TUMWATER, Wash. -- In the 1970s, the first successful environmental market for sulfur dioxide led to a dramatic reduction in acid rain in the northeastern U.S.


Since then, other markets have developed to address water and air quality, wetlands, carbon and renewable energy.


All of these markets, in various stages of evolution, hold opportunities for farmers and ranchers to reap added profits without removing land from agriculture.


"This idea of selling environmental services, we wanted to see how real is this now and in the near term," Don Stuart told a group of interested people at the Thurston Conservation District office in Tumwater.

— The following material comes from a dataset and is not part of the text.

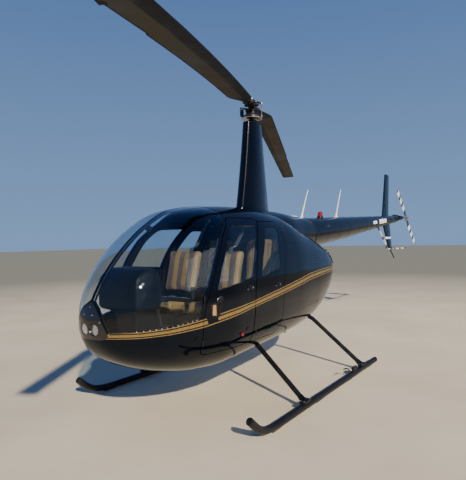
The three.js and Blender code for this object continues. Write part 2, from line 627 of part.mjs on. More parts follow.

Stuart is the Pacific Northwest director of American Farmland Trust, which is based in Seattle. He has worked with Evergreen Funding Consultant President Dennis Canty and Katherine Killibrew of the University of Washington to assemble the "Guide to Environmental Markets for Farmers and Ranchers," published by American Farmland Trust.


In a series of six such meetings around Washington state, Stuart and Canty described how environmental markets are growing and how farmers, ranchers and conservation professionals can become involved.


Canty said such markets in 2009 accounted for about $387 million in the U.S. and $144 billion worldwide.


"These are driven by environmental regulations," he said. "Regulatory agencies allow flexibility in meeting limits. It's no longer just mitigation on site."


For farmers and ranchers, the attraction is a dependable added income stream, Stuart said.


"From a conservation perspective, the markets encourage environmental improvements where they might not occur otherwise. ... The markets most likely will grow," Stuart said.


Environmental markets benefit everyone, he said. Public agencies, private businesses and developers meet regulatory standards while landowners derive added income and the environment is improved.


For example, conservation tillage practices can supply water quality credits, riparian restoration can produce habitat credits and rotating fallow seasons can generate water quality credits.


Because farmers already own the land, "it's a bargain to have them participate," Stuart said. "But they have to be involved in writing the rules and designing the programs. ... It's important we get this right. There's a lot of farmers just hanging on by a thread."


Canty said the best immediate prospects in Washington state are methane digesters, irrigation efficiencies and wetland restoration. Longer-term prospects are buffer restoration, changes in tillage and fertilizer use, wind and solar generators, and habitat restoration.


Landowners can turn liabilities on marginal land into assets, Canty said. Eroded areas can be converted to riparian zones, boggy areas can become restored wetlands and thin soil can be designated as flood plain.


Jay Gordon, a sixth-generation farmer and executive director of the Washington Dairy Federation, described how 53 acres on his land have been designated as habitat for migratory trumpeter swans. "It's a unique easement for a specific purpose."


Gordon said the land is still available for his use; he can still "graze, mow, flood or burn" it. "The Endangered Species Act can be an opportunity instead of a threat," he said.


Yielding total control over one's own land can be an emotional decision, Canty said.


"If you make a farmer a business proposition, he'll react like a businessman," Canty said.